Die Funktion unterschiedlicher Verständnisebenen wurde anhand der Skírnismál und

der darin auf literarischer Verständnisebene präsentierten „Liebesgeschichte“ zwischen Freyr
und Gerðr demonstriert. Lotte Motz zeigte für diese Mythe eine mögliche Deutung auf
sozialer Verständnisebene auf, indem sie die Mythe als Unterwerfung einer weiblichen Riesin
gegenüber einem maskulin dominanten Asen interpretierte. In dieser Arbeit wurde darüber
hinaus eine mögliche Deutung auf inter- und paramundaner Verständnisebene versucht. An
wenigen Beispielen ließen sich innerhalb der

Skírnismál sowohl mangelnde

Differenzierungen zwischen den einzelnen Figuren, als auch fragwürdige Handlungen (z. B.
scheinbar eigenmächtige Handlungen und Entscheidungen Skírnirs at mínum munum)
aufzeigen. Auch die Reise Skírnirs an sich wirft Fragen auf. Er muss durch eine Waberlohe
(vafrlogi) reiten und scheint dafür ein besonderes Pferd zu benötigen, vergleichbar Sleipnir
oder Sigurðrs Pferd. Der Dialog mit dem Hirten offenbart die Gefahr der Reise Skírnirs auf
der Schwelle zwischen Leben und Tod (ertu feigr, / eða ertu framgenginn).

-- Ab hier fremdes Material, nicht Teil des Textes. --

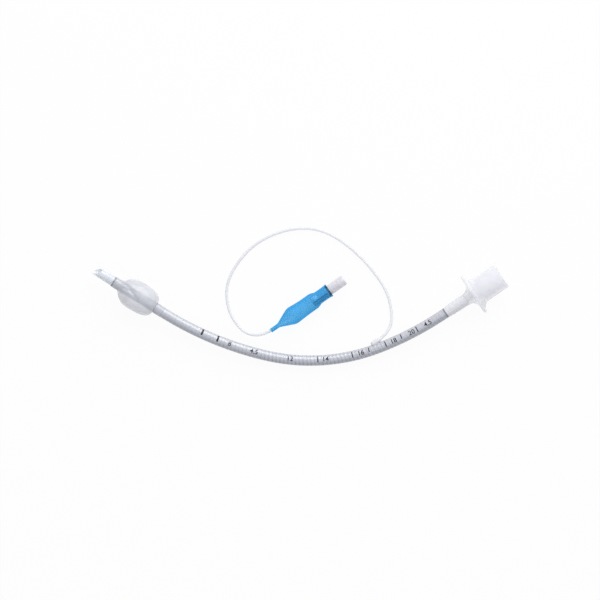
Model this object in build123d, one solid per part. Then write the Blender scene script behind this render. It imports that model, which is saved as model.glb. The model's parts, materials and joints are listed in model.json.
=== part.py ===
from build123d import *
from math import cos, degrees, pi, radians, sin, sqrt, tan
import os

# Cuffed, wire-reinforced endotracheal tube lying on its side, in millimetres.
# Stations are distances along the tube's centreline from the point of its tip.

# Tube
bore_diameter = 4.5
shaft_diameter = 6.0
tip_end_diameter = 5.3
tip_root_diameter = 5.7
tip_length = 12.9
bevel_angle = 48
bevel_turn = 24

# Bow of the tube, from the tip to the connector
tip_place = (-116.2, 26.9)
tip_heading = -32.4
straight_length = 46.4
tip_bend_radius = 190
tip_bend_angle = 19.5
middle_bend_radius = 108
middle_bend_angle = 34.5
end_bend_radius = 185
end_bend_angle = 12.6

# Wire coil in the wall
wire_diameter = 0.22
coil_middle_diameter = 5.06
coil_end_margin = 0.5

# Air passage in the wall, from the inflation line to the cuff
lumen_inner_radius = 2.7
lumen_outer_radius = 2.87
lumen_half_angle = 13
lumen_end_margin = 2
cuff_hole_station = 26
cuff_hole_diameter = 0.7
port_station = 175.5
port_diameter = 0.8

# Cuff
cuff_diameter = 17.2
cuff_start = 17.0
cuff_length = 24.0
cuff_film = 0.2
cuff_widest_share = 0.46
# Outline of the cuff from its tip end: the share of its length and of its rise above the collar
cuff_shape = [
    (0, 0),
    (0.15, 0.63),
    (0.29, 0.89),
    (cuff_widest_share, 1),
    (0.66, 0.95),
    (0.84, 0.76),
    (0.96, 0.45),
    (1, 0),
]
collar_film = 0.15
tip_collar_start = 13.3
end_collar_finish = 46.2

# Connector
cone_large_diameter = 15.47
cone_taper = 1 / 40
cone_length = 17.8
cone_lip_chamfer = 0.3
cone_mouth_wall = 1.4
cone_root_wall = 1.8
wing_span = 25
wing_thickness = 2.0
wing_tip_radius = 4.0
wing_edge_chamfer = 0.5
wing_web = 2.6
flange_height = 16.4
neck_diameter = 7.2
neck_length = 4.4
spigot_length = 14
spigot_lead = 1.2
spigot_root_diameter = 5.5
spigot_tip_diameter = 5.0
spigot_bore_diameter = 4.0
funnel_start = -0.3
funnel_length = 7

# Inflation line and the bead that seals it to the tube
line_diameter = 1.7
line_rise = 0.08
bead_length = 6.2
bead_diameter = 2.9
bead_end_film = 0.15

# Pilot balloon, its distances measured from the mouth of its neck
balloon_place = (-16.4, -8.8)
balloon_heading = 35
balloon_diameter = 10.5
balloon_end_diameter = 9.6
balloon_film = 0.35
balloon_neck_diameter = 2.5
balloon_neck_length = 5.3
balloon_flank_end = 12.4
balloon_flank_diameter = 8.8
balloon_shoulder = 15
balloon_body_end = 29.6
balloon_collar_diameter = 7.5
balloon_collar_start = 32.6
balloon_length = 40.2
line_insertion = 4
line_lead = 3.9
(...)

Nur einen (Halb-
)Tag ist die Lebenszeit Skírnirs auf dieser Reise bemessen (einu dægri / mér var aldr of
skapaðr / of allt líf of lagit
). Auf dieser Schwelle betritt er Gymirs garðr und ringt damit,
Gerðr für sich zu gewinnen. Die Bezeichnung garðr und der Name Gerðr unterstreichen den
Schwellencharakter dieser Zwischenwelt, in der Skírnir halb lebendig, halb dem Tode
geweiht, darum ringt, Gerðr für Freyr zu gewinnen. Die Grenze zwischen Freyr und seinem
„Diener“ Skírnir verschwimmt dabei, wie die geführte Diskussion gezeigt hat. Es darf also
mit Recht die Frage ge stellt werden, wer dieser Skírnir ist, er in Strophe 37 sogar den von
Gerðr gereichten Becher alten Mets leert. Es drängt sich auf inter- und paramundaner
Verständnisebene durchaus der Eindruck auf, dass diese Figur nur einen Aspekt Freyrs
darstellt, der eine halbe Nacht lang (42: hálf hýnótt) in die Zwischenwelt Riesenheims
ausgeschickt wird, um die Verbindung mit eben jener Zwischenwelt aufzubauen und auf
Dauer zu festigen.

Das zweite Kapitel des vierten Hauptteils dieser Arbeit diskutierte ein weiteres

Beispiel für die Verwendung der inter- und paramundanen Verständnisebene in der
germanischen Mythologie: die Verwendung von Bäumen. Hierzu fand eingangs eine
Konzentration auf Yggdrasill statt. Es wurde gezeigt, dass Yggdrasill in Relation zu Óðinn
(Yggr) und dem Erlangen von Wissen durch Óðinn sowie zu Óðinns Selbstopfer gesehen
werden muss. Yggdrasill wird allgemein als „Yggs drasill“, also Pferd des Yggr (= Óðinn),
gedeutet. Es fällt jedoch auf, dass das Kompositum Yggdrasill nicht den Genitiv zu Yggr, also
Yggs, verwendet. Ygg- könnte auch nur „schrecklich“ meinen und vielleicht einen
„Schreckensbaum/Galgen“ bezeichnen, was eine Parallele zu den Kenningar gálga valdr
„Herrscher des Galgens“ (Helgi traust) und gálga farmr „Last des Galgens“ (Eyvindr
Finnsson skáldaspillir) für Óðinn darstellt. Ob wir den ersten Bestandteil Yggdrasills nun auf
Ygg- oder Yggr- zurückführen, liegen in beiden Fällen Assoziationen mit Óðinn/Yggr so nah,
dass sie aus der Wortbedeutung nicht ausgeklammert werden dürfen. Ein Verständnis von
Yggdrasill als Pferd Óðinns erscheint impliziert. Jedoch klingt die Assoziation „Galgen“
bedrohlich mit. Hier zeigt sich eine weitere Parallele zur Vorstellung Sleipnirs in Relation
zum Galgen. So wird in der Ynglingatal (22) die Kenning hábrjóstr hörva Sleipnir für den
Galgen verwendet. Diese Überschneidungen zwischen Baum, Pferd und Galgen lassen sich
auch durch ein Textilfragment des Osebergfunds stützen.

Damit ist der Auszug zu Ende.